Travis shook his head. He wasn't sure which one of them he felt sorrier for. "Take care of yourself," he said, texting rdy to DeJesus.

Pete nodded and headed back to the parking lot where the buses all sat. He'd already hopped the fence by the time DeJesus appeared in front of Travis. "Grab my hand," DeJesus said, and bamf'd them back to the Gym Class bus.

Matt was lying in wake when Travis got back on - literally, since he was cramped out in Travis's bed. "You're a fucking creep, anyone ever told you that?" Travis said.

"When are you going to cut it out with him?" Matt said.

Travis shook his head. "Don't pretend you don't know the answer to that."
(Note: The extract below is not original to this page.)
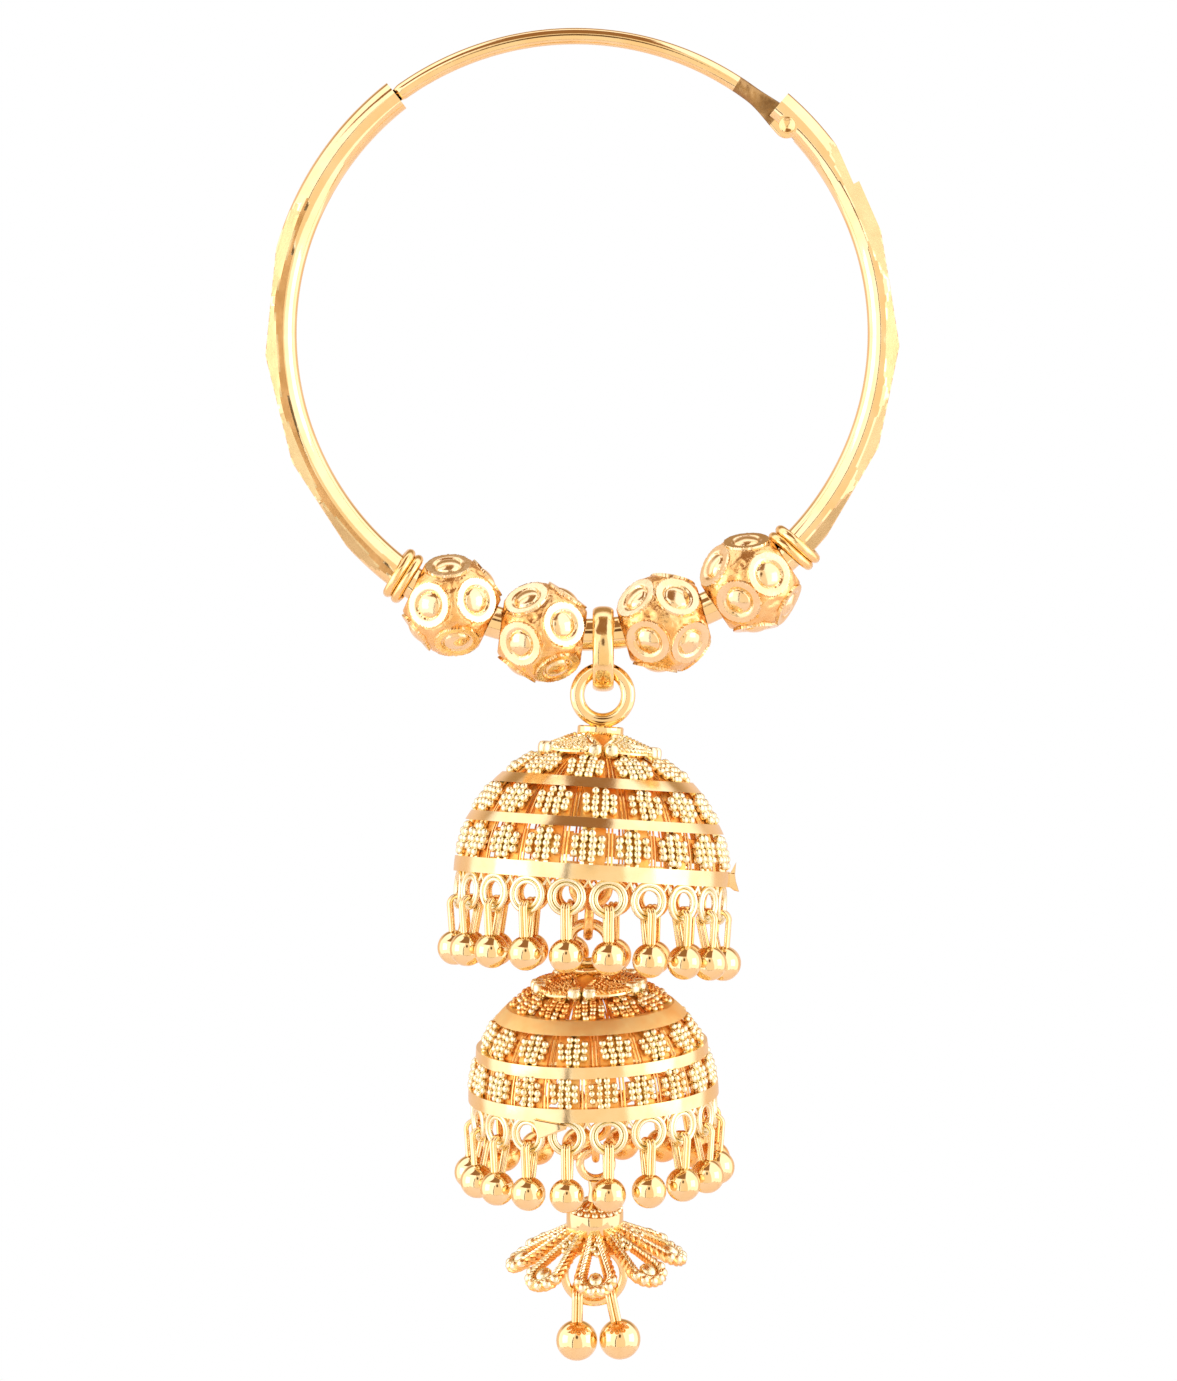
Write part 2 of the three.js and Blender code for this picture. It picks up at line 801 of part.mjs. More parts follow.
// Puts a mesh on the tube's middle line, at an angle from the hoop's lowest point
function onTube(made, angle) {
  made.position.copy(polar(angle - 90, hoopRadius));
  made.rotation.y = radians(-angle);
  hoop.add(made);
}
beads.forEach((row, i) => onTube(mesh(`bead_${i + 1}`, bead(row), gold.burnished), row.at));
const lastBead = beads[beads.length - 1];
onTube(mesh("stop_coil_left", stopCoil(), gold.bright), beads[0].at - stopSpacing);
onTube(mesh("stop_coil_right", stopCoil(), gold.bright), lastBead.at + stopSpacing);

// Bail, hung over the tube
const bailDrop = (bailInner - tubeDiameter) / 2 - bailClearance;
const bailTurn = groupAt(hoop, polar(bailAt - 90, hoopRadius));
const bailMesh = mesh("bail", bail(), gold.bright);
bailMesh.position.z = -bailDrop;
bailTurn.add(bailMesh);

// Upper dome, hung over the bail
const upperEye = { inner: upperEyeInner, wire: upperEyeWire, drop: 0.4 };
const upperHang = bailDrop + (bailInner + bailThickness) / 2;
const upper = groupAt(bailTurn, new THREE.Vector3(0, 0, -upperHang));
upper.rotation.y = radians(upperRoll);
upper.add(mesh("upper_dome", domeBody(upperDome, upperEye), gold.filigree));

// Link between the domes, over the upper dome's inner loop
const tierTurn = groupAt(
  upper,
  new THREE.Vector3(0, 0, -upperDome.loopDrop),
);
tierTurn.rotation.x = radians(lowerTilt);
const tierDrop = hangDrop(tierLink.inner, upperDome.loopWire);
const tierMesh = mesh("tier_link", solid(ringAboutX(tierLink.inner, tierLink.wire)), gold.bright);
tierMesh.position.z = -tierDrop;
tierTurn.add(tierMesh);

// Lower dome
const lowerHang = tierDrop + (tierLink.inner + tierLink.wire) / 2;
const lower = groupAt(tierTurn, new THREE.Vector3(0, 0, -lowerHang));
lower.rotation.y = radians(lowerRoll);
const lowerEye = {
  inner: lowerEyeInner,
  wire: lowerEyeWire,
  drop: hangDrop(lowerEyeInner, tierLink.wire),
};
lower.add(mesh("lower_dome", domeBody(lowerDome, lowerEye), gold.filigree));

// Link to the star
const starTurn = groupAt(
  lower,
  new THREE.Vector3(0, 0, -lowerDome.loopDrop),
);
starTurn.rotation.x = radians(starTilt);
const starLinkDrop = hangDrop(starLink.inner, lowerDome.loopWire);
const starLinkMesh = mesh(
  "star_link",
  solid(ringAboutX(starLink.inner, starLink.wire)),
  gold.bright,
);
starLinkMesh.position.z = -starLinkDrop;
starTurn.add(starLinkMesh);

// Star flower
const starHang = starLinkDrop + (starLink.inner + starLink.wire) / 2;
const star = groupAt(starTurn, new THREE.Vector3(0, 0, -starHang));
star.rotation.y = radians(starRoll);
const starEye = {
  inner: starEyeInner,
  wire: starEyeWire,
  drop: hangDrop(starEyeInner, starLink.wire),
};
star.add(mesh("star_flower", starFlower(starEye), gold.filigree));

// Adds a drop that hangs from a point, with its loop's plane at an azimuth; outward is its lean
// in that plane, and sideways its lean square to it
function hangDropAt(name, place, { azimuth, outward = 0, sideways = 0 }, sizes, over) {
  const made = mesh(name, drop(sizes, over), gold.bright);
  made.position.copy(place);
  made.rotation.set(radians(sideways), -radians(outward), radians(azimuth), "ZYX");
  earring.add(made);
}

// The lowest point of the wire of a ring that stands about an axis, once its group has turned
function lowestOn(group, centre, axis, radius) {
  const middle = centre.clone().applyMatrix4(group.matrixWorld);
  const normal = axis.clone().transformDirection(group.matrixWorld);
  const down = new THREE.Vector3(0, 0, -1);
  down.addScaledVector(normal, -down.dot(normal)).normalize();
  return middle.addScaledVector(down, radius);
}

function hangRimDrops(prefix, group, dome) {
  rimLoopPlaces(dome).forEach(({ azimuth, radius, drop: fall }, i) => {
    const turn = radians(azimuth);
    const outward = new THREE.Vector3(Math.cos(turn), Math.sin(turn), 0);
    const centre = outward.clone().multiplyScalar(radius).setZ(-fall);
    const place = lowestOn(group, centre, outward, (rimLoopDiameter - rimWire) / 2);
    const name = `${prefix}_${String(i + 1).padStart(2, "0")}`;
    hangDropAt(name, place, { azimuth, outward: rimDropSplay }, rimDrop, rimWire);
  });
}

earring.updateMatrixWorld(true);
hangRimDrops("upper_drop", upper, upperDome);
hangRimDrops("lower_drop", lower, lowerDome);

starDrops.forEach(({ sideways, lean }, i) => {
  const middle = (starRingInner + starRingWire) / 2;
  const below = Math.sqrt(middle ** 2 - sideways ** 2);
  const place = new THREE.Vector3(sideways, 0, -starRingDrop() - below);
  place.applyMatrix4(star.matrixWorld);
  const pose = { azimuth: -90, sideways: lean };
  hangDropAt(`bottom_drop_${i + 1}`, place, pose, starDrop, starRingWire + starDropSlack);
});

export default earring;
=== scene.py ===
import json
import math
import random

import bmesh
import bpy
import numpy as np
from mathutils import Matrix, Vector


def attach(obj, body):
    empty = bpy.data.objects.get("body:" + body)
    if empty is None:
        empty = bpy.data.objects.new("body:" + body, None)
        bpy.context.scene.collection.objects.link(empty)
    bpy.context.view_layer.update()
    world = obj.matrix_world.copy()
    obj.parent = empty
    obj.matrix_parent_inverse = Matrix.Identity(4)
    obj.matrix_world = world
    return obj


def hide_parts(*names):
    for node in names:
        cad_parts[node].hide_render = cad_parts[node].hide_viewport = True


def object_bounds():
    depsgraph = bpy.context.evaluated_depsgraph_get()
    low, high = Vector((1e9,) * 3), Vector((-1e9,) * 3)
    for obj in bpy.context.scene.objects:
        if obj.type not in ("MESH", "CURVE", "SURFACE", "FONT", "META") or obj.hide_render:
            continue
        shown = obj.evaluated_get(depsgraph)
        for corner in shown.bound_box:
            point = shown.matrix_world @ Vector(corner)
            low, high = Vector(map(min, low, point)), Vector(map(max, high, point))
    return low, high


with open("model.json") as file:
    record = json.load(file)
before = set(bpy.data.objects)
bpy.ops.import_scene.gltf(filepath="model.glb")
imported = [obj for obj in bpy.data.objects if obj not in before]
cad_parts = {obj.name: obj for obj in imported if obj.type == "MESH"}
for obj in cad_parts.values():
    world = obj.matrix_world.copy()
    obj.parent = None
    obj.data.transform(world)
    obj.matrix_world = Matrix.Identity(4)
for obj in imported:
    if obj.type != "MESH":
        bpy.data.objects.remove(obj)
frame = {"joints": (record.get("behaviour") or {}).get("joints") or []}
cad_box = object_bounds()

# Sizes are in millimetres and degrees, and turn into metres where a mesh is made.
MM = 0.001
random.seed(7)

# The leans at rest, as in the solids
UPPER_ROLL = 3.5
LOWER_TILT = 11.2
LOWER_ROLL = -5.4
STAR_TILT = 8
STAR_ROLL = 2.9

# Hoop
HOOP_RADIUS = 14.24
TUBE_RADIUS = 0.76
MOUTH_ANGLE = 128
HINGE_END = 49.3
PIN_ANGLE = 45.4
PIN_RADIUS = 13.78
OUTER_FLATS = [[164.5, 184, 204, 222], [-39.5, -21.1, -2.2, 20.6]]
BEVEL_FLATS = [[155, 174, 194, 213, 230], [-48, -30.3, -11.7, 9.2, 38]]

BEADS = [
    {"at": -25.6, "left": -14, "right": 22},
    {"at": -7.6, "left": -21, "right": 15},
    {"at": 15.7, "left": -19, "right": 33},
    {"at": 33.9, "left": -12, "right": -4},
]
STOP_SPACING = 10.79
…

"He's a fucking drain, Travi. Nothing good is ever going to come out of there."

"You like him."

"You know what I mean. When he's upset. You're forgetting I've seen him like that, too."

"Someone's still got to be there."

"Patrick -"

"Isn't that someone, because they're all, you know. There's a lot of tension there."

"It's still not healthy for you to be his mood booster."

"You know what's also not healthy? For you to be in my bed." Travis grabbed his ankle. "Out."

Matt didn't budge. "Why is that unhealthy?"

"My girlfriend and I have sex in there."

"I like sex."

"I fart in here. Get your ass up."

"Farts dissipate."

"Get the fuck out of my bed," Travis said, and rolled him onto the floor.

Matt got up laughing. "You are too fucking easy, man."

The problem with hanging out with Pete, even when he was busy being all manic depressive, was that Travis tended to regress till all he wanted to do was stick his tongue out at Matt. It was pretty sad. "Whatever," Travis said, folding himself into his bunk. "Do me a favor and get DeJesus to bamf you straight to the fucking Antarctic."

Instead of doing what he asked, Matt shook his head and leaned down to tuck Travis's blankets over him. It was like having another mom, for God's sake. "Go to sleep," Matt said. "I heard you banging around last night."

"I was just getting it on with your mom. You know how it is."

Matt laughed, flipped him the bird, and left.

Travis lay awake for awhile afterwards, turning events over in his head. Pete's smartass comments had made him remember shit he'd rather not think about - the first time the censor went in, mostly, but also growing up knowing he'd have to learn to draw well and being terrified that he'd draw something too big. It was an urban legend, like the fucking vigilantes or the one about firestarters spontaneously combusting in their sleep: if he wasn't careful, he'd draw something that would need way too much of his own energy, and the electron pulse that the censor was built to pick up on would draw too much from him and kill him on the spot. Supposedly some Arab guy had done it once with an atomic bomb. Maybe the government was telling the truth; maybe they were just lying about it being what they wanted to call a terrorist. Travis didn't really care. The worry was still with him, every fucking day.

And Christ, now the inside of his own head was starting to look like Pete's. That was never a good sign. He closed his eyes and willed himself asleep, fingers twitching a little in spite of himself; drawing might not've been the first thing he wanted to do, but it was in him more than anything else.

He dreamed of capes - but he wasn't a precog. If it was a sign, it was the kind created by his own worries.